You prove the result for atoms, which are the only formulas of rank $1$.

For the next step, assume that the result holds for all formulas of rank strictly less than $n$, and assume that $\mathrm{rank}(A)=n$.

If $A=\neg C$, then $\mathrm{rank}(A) = \mathrm{rank}(C)+1$, so we know (by the induction hypothesis) that the proposition holds for $C$. Since $B\in\mathrm{subf}(C)$, then either $B=C$ (and then $\mathrm{rank}(B)=\mathrm{rank}(C)\lt\mathrm{rank}(A)$) or else $B$ is a strict subformula of $C$ and so, by the induction hypothesis, $\mathrm{rank}(B)\lt\mathrm{rank}(C)\lt\mathrm{rank}(A)$, so $\mathrm{rank}(B)\lt\mathrm{rank}(A)$, as desired.

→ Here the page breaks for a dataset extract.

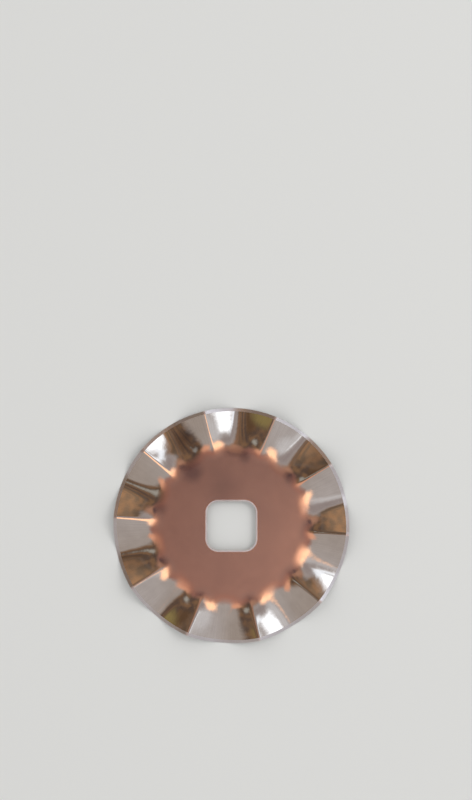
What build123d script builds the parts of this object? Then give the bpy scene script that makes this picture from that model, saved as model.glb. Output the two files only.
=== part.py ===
"""Wavy rotary cutter blade, 45 mm, stamped and ground from one disc of thin spring steel.

The blade lies in the XY plane with its axis on +Z. The origin is on the axis, half way through the
sheet, and the flats of the hole are square to X and Y. Units are millimetres and degrees.
"""

import os
from math import cos, degrees, pi, radians, sin, sqrt, tan

from build123d import *

# Sheet and cutting edge
BLADE_DIAMETER = 45.0
SHEET_THICKNESS = 0.3
BEVEL_WIDTH = 0.6

# Hole that seats on the hub of the knife
HOLE_ACROSS_FLATS = 9.3
HOLE_CORNER_RADIUS = 2.2
HOLE_EDGE_BREAK = 0.05

# Waves, measured round the rim on the middle of the sheet, with the bend radii at crest and trough
WAVE_COUNT = 10
WAVE_DEPTH = 2.2
CREST_RADIUS = 1.5
TROUGH_RADIUS = 5.6
FIRST_CREST_ANGLE = 31.7

# Flutes, measured along the radius: the flat hub, and the even bend at the root of the flutes
HUB_DIAMETER = 25.8
ROOT_BEND_LENGTH = 3.0

# Rings of faces that the straight part of the flutes is laid in
FLUTE_RINGS = 3

# Radii and angles that follow
RIM_RADIUS = BLADE_DIAMETER / 2
BEVEL_START = RIM_RADIUS - BEVEL_WIDTH
HUB_RADIUS = HUB_DIAMETER / 2
FLUTE_START = HUB_RADIUS + ROOT_BEND_LENGTH
HALF_SHEET = SHEET_THICKNESS / 2
PITCH_ANGLE = 360 / WAVE_COUNT

# Radius where the straight flutes, drawn on inwards, come to the level of the hub
FLUTE_TIP = HUB_RADIUS + ROOT_BEND_LENGTH / 2

# Slope of the straight flank that runs tangent from the bend of the crest to that of the trough
HALF_WAVE = pi * BLADE_DIAMETER / WAVE_COUNT / 2
BENDS = CREST_RADIUS + TROUGH_RADIUS
FLANK_SLOPE = (HALF_WAVE - sqrt(HALF_WAVE**2 - 2 * BENDS * WAVE_DEPTH)) / BENDS

# Azimuths from a crest, and heights of the rim, where the bends meet the flank
CREST_END = degrees(CREST_RADIUS * FLANK_SLOPE / RIM_RADIUS)
TROUGH_START = PITCH_ANGLE / 2 - degrees(TROUGH_RADIUS * FLANK_SLOPE / RIM_RADIUS)
CREST_END_LIFT = (WAVE_DEPTH - CREST_RADIUS * FLANK_SLOPE**2) / 2
TROUGH_START_LIFT = (TROUGH_RADIUS * FLANK_SLOPE**2 - WAVE_DEPTH) / 2


def on_flute(radius):
    """Returns a station on the straight part of the flutes."""
    return radius, (radius - FLUTE_TIP) / (RIM_RADIUS - FLUTE_TIP)


# Rings of faces from the hub outwards. Each is a list of control stations along the radius, and a
# station is a radius and the share that it has of the height of the wave at the rim.
ROOT_RING = [(HUB_RADIUS, 0), on_flute(FLUTE_TIP), on_flute(FLUTE_START)]
FLUTE_RING_WIDTH = (BEVEL_START - FLUTE_START) / FLUTE_RINGS
STRAIGHT_STATIONS = [on_flute(FLUTE_START + FLUTE_RING_WIDTH * ring) for ring in range(FLUTE_RINGS + 1)]
SKIN_RINGS = [ROOT_RING, *(list(pair) for pair in zip(STRAIGHT_STATIONS, STRAIGHT_STATIONS[1:]))]


def rim_stretch(start, end):
    """Returns four control points of the rim between two knots, each as its cosine, sine and lift."""
    first, last = radians(start[0]), radians(end[0])
    reach = 4 / 3 * tan((last - first) / 4)
    rise = reach * RIM_RADIUS
    return [
        (cos(first), sin(first), start[1]),
        (cos(first) - reach * sin(first), sin(first) + reach * cos(first), start[1] + rise * start[2]),
        (cos(last) + reach * sin(last), sin(last) - reach * cos(last), end[1] - rise * end[2]),
        (cos(last), sin(last), end[1]),
    ]


def net_row(station, height, stretch):
    """Returns a row of a surface's control points, at a station and a height above the wave."""
    radius, share = station
    return [(radius * x, radius * y, height + share * lift) for x, y, lift in stretch]


def skin_face(ring, height, stretch):
    """Returns a ring's face on one side of the sheet, over a stretch of rim."""
    return Face.make_bezier_surface([net_row(station, height, stretch) for station in ring])


def bevel_face(height, stretch):
    """Returns the ground bevel from one side of the sheet to the sharp edge."""
    start = net_row(STRAIGHT_STATIONS[-1], height, stretch)
    return Face.make_bezier_surface([start, net_row((RIM_RADIUS, 1), 0, stretch)])


def root_face(stretch):
    """Returns the wall across the sheet where a stretch of the flutes meets the hub."""
    heights = (-HALF_SHEET, HALF_SHEET)
    return Face.make_bezier_surface([net_row((HUB_RADIUS, 0), height, stretch) for height in heights])


def section_face(azimuth, lift):
    """Returns the radial section of the sheet at an azimuth where the rim has a lift."""
    with BuildSketch(Plane.XZ.rotated((0, 0, azimuth))) as section:
        with BuildLine():
            for height in (HALF_SHEET, -HALF_SHEET):
                Bezier(*((radius, height + share * lift) for radius, share in ROOT_RING))
                straight = [(radius, height + share * lift) for radius, share in STRAIGHT_STATIONS]
                Polyline(*straight, (RIM_RADIUS, lift))
            Line((HUB_RADIUS, -HALF_SHEET), (HUB_RADIUS, HALF_SHEET))
        make_face()
    return section.sketch.face()


# Knots of the rim over one wave, each an azimuth, a lift and a slope: between them lie the bend of a
# crest, the flank down, the bend of a trough and the flank up
knots = [
    (-CREST_END, CREST_END_LIFT, FLANK_SLOPE),
    (CREST_END, CREST_END_LIFT, -FLANK_SLOPE),
    (TROUGH_START, TROUGH_START_LIFT, -FLANK_SLOPE),
    (PITCH_ANGLE - TROUGH_START, TROUGH_START_LIFT, FLANK_SLOPE),
    (PITCH_ANGLE - CREST_END, CREST_END_LIFT, FLANK_SLOPE),
]
stretches = [rim_stretch(start, end) for start, end in zip(knots, knots[1:])]

# One wave as a solid, shut by its two radial sections and the wall at its root
wave_faces = [section_face(azimuth, CREST_END_LIFT) for azimuth in (-CREST_END, PITCH_ANGLE - CREST_END)]
for stretch in stretches:
    wave_faces.append(root_face(stretch))
    for height in (HALF_SHEET, -HALF_SHEET):
        wave_faces.append(bevel_face(height, stretch))
        wave_faces.extend(skin_face(ring, height, stretch) for ring in SKIN_RINGS)
wave = Solid(Shell(wave_faces))

# The blade: the flat hub with its hole, and the ring of waves round it
with BuildPart() as blade:
    with BuildSketch(Plane.XY.offset(-HALF_SHEET)):
        Circle(HUB_RADIUS)
        RectangleRounded(HOLE_ACROSS_FLATS, HOLE_ACROSS_FLATS, HOLE_CORNER_RADIUS, mode=Mode.SUBTRACT)
    extrude(amount=SHEET_THICKNESS)
    hub_circles = blade.edges().filter_by(GeomType.CIRCLE).sort_by(SortBy.RADIUS)[-2:]
    hole_rims = blade.faces().filter_by(Axis.Z).edges() - hub_circles
    chamfer(hole_rims, HOLE_EDGE_BREAK)
    with PolarLocations(0, WAVE_COUNT, start_angle=FIRST_CREST_ANGLE):
        add(wave)

blade.part.label = "blade"
os.makedirs("parts", exist_ok=True)
export_step(blade.part, "parts/blade.step")
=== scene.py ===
"""Looks of a wavy rotary cutter blade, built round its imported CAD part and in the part's own frame.

The blade's sheet follows one rule all round, so Geometry Nodes lay it out from the same named sizes as
the part: a flat hub with a rounded square hole, an even bend at the root of ten straight flutes, and a
ground edge. Three finishes dress it: the sheet, the ground edge and the punched wall of the hole. The
steel is seen by what it mirrors, so the world holds a plain room for its reflections.
"""

import logging
import math
from dataclasses import dataclass, field, fields
from enum import Enum

import bpy
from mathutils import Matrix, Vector


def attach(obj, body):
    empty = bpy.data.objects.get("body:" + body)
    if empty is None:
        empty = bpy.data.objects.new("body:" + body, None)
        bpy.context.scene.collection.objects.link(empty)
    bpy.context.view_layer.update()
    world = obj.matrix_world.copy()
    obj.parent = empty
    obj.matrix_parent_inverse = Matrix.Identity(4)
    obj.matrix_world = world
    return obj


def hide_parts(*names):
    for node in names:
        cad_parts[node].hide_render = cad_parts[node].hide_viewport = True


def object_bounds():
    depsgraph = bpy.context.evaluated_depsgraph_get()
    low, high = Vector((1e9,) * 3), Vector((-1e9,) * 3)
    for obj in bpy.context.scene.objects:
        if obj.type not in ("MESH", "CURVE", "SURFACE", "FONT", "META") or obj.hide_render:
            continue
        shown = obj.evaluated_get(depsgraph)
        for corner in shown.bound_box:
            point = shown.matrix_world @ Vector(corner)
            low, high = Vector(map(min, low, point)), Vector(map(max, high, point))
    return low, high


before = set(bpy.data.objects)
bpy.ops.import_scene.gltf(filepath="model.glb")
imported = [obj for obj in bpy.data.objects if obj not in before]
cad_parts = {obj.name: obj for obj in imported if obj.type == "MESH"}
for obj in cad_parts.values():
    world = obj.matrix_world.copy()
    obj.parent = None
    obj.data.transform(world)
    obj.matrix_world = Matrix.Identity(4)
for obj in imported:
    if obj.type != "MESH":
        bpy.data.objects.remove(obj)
CAD_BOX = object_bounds()

MILLIMETRE = 0.001
BLADE_NODE = "blade"
STATION = "station"
SPOT_DETAIL = 3.0
STREAK_DETAIL = 2.0

Colour = tuple[float, float, float]

log = logging.getLogger("blade")


class Field:
    """A number that varies over a surface. Arithmetic on it adds Math nodes to its node tree."""

    def __init__(self, tree: bpy.types.NodeTree, socket: bpy.types.NodeSocket) -> None:
        """Takes the tree and the socket that gives the number."""
        self.tree = tree
        self.socket = socket

    def apply(self, operation: str, *others: "Field | float") -> "Field":
        """Adds a Math node.

        Args:
            operation: the Math node's operation.
            others: its further inputs.

        Returns:
            The node's result.
        """
        node = self.tree.nodes.new("ShaderNodeMath")
        node.operation = operation
        for socket, value in zip(node.inputs, (self, *others)):
            if isinstance(value, Field):
                self.tree.links.new(value.socket, socket)
            else:
                socket.default_value = value
        return Field(self.tree, node.outputs[0])

    def __add__(self, other: "Field | float") -> "Field":
        """Adds two numbers."""
        return self.apply("ADD", other)

    def __sub__(self, other: "Field | float") -> "Field":
        """Takes the other number away."""
        return self.apply("SUBTRACT", other)

    def __mul__(self, other: "Field | float") -> "Field":
        """Multiplies two numbers."""
        return self.apply("MULTIPLY", other)

    def __truediv__(self, other: "Field | float") -> "Field":
        """Divides by the other number."""
        return self.apply("DIVIDE", other)

    def clamp(self) -> "Field":
        """Holds the number between 0 and 1."""
        return self.apply("MAXIMUM", 0.0).apply("MINIMUM", 1.0)

    def squared(self) -> "Field":
        """Multiplies the number by itself."""
        return self * self

    def length_with(self, other: "Field") -> "Field":
        """Gives the length of a line with this number and the other as its two sides."""
        return (self.squared() + other.squared()).apply("SQRT")


def scaled(tree: bpy.types.NodeTree, vector: bpy.types.NodeSocket, factor: float) -> bpy.types.NodeSocket:
    """Multiplies a vector by a number.

    Args:
        tree: the vector's node tree.
        vector: the vector.
        factor: the number.

    Returns:
        The longer or shorter vector.
    """
    node = tree.nodes.new("ShaderNodeVectorMath")
    node.operation = "SCALE"
    tree.links.new(vector, node.inputs["Vector"])
    node.inputs["Scale"].default_value = factor
    return node.outputs["Vector"]


class Run(Enum):
    """A run of rows or columns in the grid of the sheet. Its value is how many it has."""

    @property
    def first(self) -> int:
        """Counts the rows or columns before this run."""
        names = list(type(self).__members__)
        return sum(type(self)[name].value for name in names[: names.index(self.name)])

    @classmethod
    def total(cls) -> int:
        """Counts the rows or columns of all the runs."""
        return sum(run.value for run in cls)


class Ring(Run):
    """Rings of faces on each side of the sheet, from the hole outwards, with their rows."""

    HOLE_WALL = 1
    EDGE_BREAK = 2
    HUB = 10
    ROOT = 16
    FLUTE = 12
    BEVEL = 4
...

A similar argument works with $A=C\circ D$: we know that $\mathrm{rank}(C),\mathrm{rank}(D)\leq\max(\mathrm{rank}(C),\mathrm{rank}(D))\lt\mathrm{rank}(A)$, so the induction hypothesis applies to both $C$ and $D$. If $B\in\mathrm{subf}(C)$, then either $B=C$ or $\mathrm{rank}(B)\lt\mathrm{rank}(C)$ by the induction hypothesis applied to $C$; and similarly if $B\in\mathrm{subf}(D)$. Thus, if the proposition holds for all formulas of rank less than the rank of $A$, then it holds for $A$.

Inductively, this proves the proposition for all formulas.